As of now, the organic garden of vegetable plants — tomatoes, ladyfingers, chilli peppers and spinach — are grown from the seeds of septuagenarian Kochi resident Tecady Matthew Varghese, a farmer in his younger days.

As for the visuals around, the first in the series is interesting. The image shows Milkweed Dispersal Balloons, filled with milkweed seeds, the only plants on which monarch caterpillars feed. Chicago-based environmental activist Jenny Kendler’s work offers a simple solution to the plummeting monarch butterfly population, since protecting and planting milkweed is the first step in helping monarchs.


Many of the projects here question knowledge and how it may separate us from nature. For instance, one by Manish Jain from Shikshantar, an Udaipur-headquartered organization that challenges contemporary modes of thinking that devalue traditional knowledge and historical traditions, shows how employing cow dung can in fact be a good input to make facials.

Down south of that Rajasthan city, in Hyderabad, Madhu Reddy has transformed her ancestral farm Aiyor Bai into a holistic farm.

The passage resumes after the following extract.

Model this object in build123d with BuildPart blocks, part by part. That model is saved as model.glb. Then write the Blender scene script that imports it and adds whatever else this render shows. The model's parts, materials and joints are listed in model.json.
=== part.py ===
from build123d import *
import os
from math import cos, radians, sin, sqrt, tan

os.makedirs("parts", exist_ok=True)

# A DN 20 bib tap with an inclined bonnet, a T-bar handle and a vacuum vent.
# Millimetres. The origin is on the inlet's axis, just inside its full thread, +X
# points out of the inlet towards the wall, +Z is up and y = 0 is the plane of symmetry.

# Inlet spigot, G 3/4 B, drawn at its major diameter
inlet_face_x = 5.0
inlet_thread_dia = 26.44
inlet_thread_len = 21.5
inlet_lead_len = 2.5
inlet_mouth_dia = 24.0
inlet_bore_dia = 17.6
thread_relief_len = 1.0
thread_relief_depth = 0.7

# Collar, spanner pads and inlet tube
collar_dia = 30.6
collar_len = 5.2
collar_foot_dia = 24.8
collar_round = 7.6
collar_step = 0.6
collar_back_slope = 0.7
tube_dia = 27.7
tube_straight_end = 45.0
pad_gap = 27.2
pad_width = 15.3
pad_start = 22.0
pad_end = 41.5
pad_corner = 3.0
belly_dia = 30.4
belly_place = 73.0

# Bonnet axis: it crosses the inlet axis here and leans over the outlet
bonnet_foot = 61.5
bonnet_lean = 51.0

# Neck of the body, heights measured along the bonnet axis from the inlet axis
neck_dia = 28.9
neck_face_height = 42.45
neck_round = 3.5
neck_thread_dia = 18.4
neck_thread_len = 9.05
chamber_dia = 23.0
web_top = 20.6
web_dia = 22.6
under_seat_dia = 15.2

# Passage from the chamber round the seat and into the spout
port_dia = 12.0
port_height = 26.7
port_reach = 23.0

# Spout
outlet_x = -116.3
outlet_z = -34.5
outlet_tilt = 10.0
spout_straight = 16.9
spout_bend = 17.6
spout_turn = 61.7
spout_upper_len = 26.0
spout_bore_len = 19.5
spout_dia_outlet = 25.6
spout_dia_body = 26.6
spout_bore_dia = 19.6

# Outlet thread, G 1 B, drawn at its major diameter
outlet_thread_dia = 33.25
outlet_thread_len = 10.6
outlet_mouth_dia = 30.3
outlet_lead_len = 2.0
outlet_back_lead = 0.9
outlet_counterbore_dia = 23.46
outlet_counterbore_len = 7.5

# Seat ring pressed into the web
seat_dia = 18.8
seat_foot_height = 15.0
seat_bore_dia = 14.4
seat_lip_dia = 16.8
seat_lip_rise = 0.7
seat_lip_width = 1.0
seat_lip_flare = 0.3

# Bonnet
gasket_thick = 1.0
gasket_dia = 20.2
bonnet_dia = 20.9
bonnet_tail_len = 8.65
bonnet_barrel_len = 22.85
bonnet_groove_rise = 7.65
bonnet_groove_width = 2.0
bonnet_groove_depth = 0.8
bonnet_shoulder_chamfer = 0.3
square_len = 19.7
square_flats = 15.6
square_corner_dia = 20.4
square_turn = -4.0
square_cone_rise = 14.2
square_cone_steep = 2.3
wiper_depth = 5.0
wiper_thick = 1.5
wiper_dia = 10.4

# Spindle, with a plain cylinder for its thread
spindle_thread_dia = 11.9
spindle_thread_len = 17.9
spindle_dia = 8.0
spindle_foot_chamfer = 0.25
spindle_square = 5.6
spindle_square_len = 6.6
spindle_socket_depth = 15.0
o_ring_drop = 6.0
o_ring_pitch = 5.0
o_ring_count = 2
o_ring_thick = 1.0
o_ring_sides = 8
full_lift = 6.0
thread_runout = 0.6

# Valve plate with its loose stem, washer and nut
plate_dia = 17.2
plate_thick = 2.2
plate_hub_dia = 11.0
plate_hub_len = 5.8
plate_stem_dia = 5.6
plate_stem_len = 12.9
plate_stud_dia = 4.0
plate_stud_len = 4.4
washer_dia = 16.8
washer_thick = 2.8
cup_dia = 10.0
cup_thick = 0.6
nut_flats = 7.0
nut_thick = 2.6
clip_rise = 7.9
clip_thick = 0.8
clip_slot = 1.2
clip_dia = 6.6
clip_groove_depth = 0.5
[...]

As a photographer, she takes pictures and posts to Facebook to share the techniques and knowledge she is acquiring since the farm no longer ploughs the fields but uses ancient ecological techniques such as mixed crop planting, seed saving, composting and mulching to create a more holistic partnership of land and man.

Again in peninsular India, contemporary artist Arunkumar H G’s map is of his family farm located in the Sahyadri range of Western Ghats. The 46-year-old Kannadiga is working to restore the biodiversity around the farmland, which is being transformed into rubber plantations and monoculture cash crops. He is developing the Centre for Environment and Art to foster his own and his neighbouring farmers’ rediscovery of sustainable life and farming practices.

A work by Ruchika Negi and Amit Mahanti looks at the politics of food aid, malnutrition and hunger by interrogating the food aid industry through one of its most common symbols: the fortified biscuit.

Londoner artist Stuart Roweth’s Bee Gym is designed to sit on the wire mesh floor of a modern beehive. It provides in-hive solution to bee colony collapse, conceived as a set of four different-shaped devices that allow bees to scrape Varroa mites or parasites off their bodies and out of the hive.

Kate Daughdrill’s Burnside Farm is an urban community farm in Detroit, which is gardened for sustenance, community, and beauty. Half of the farm is cultivated as a garden; the other half is a gathering space and environment of living sculpture. During the growing season, the Burnside neighbours host Sunday dinners in and from the garden.

Tromsø – A City as a Garden looks at a Norwegian city as a garden, where nothing is wasted. Because of Tromsø’s high cost of food, students “harvested” food from dumpsters.


Also, a poster by horticulture consultant Nance Klehm’s highlights how weeds can be turned into food.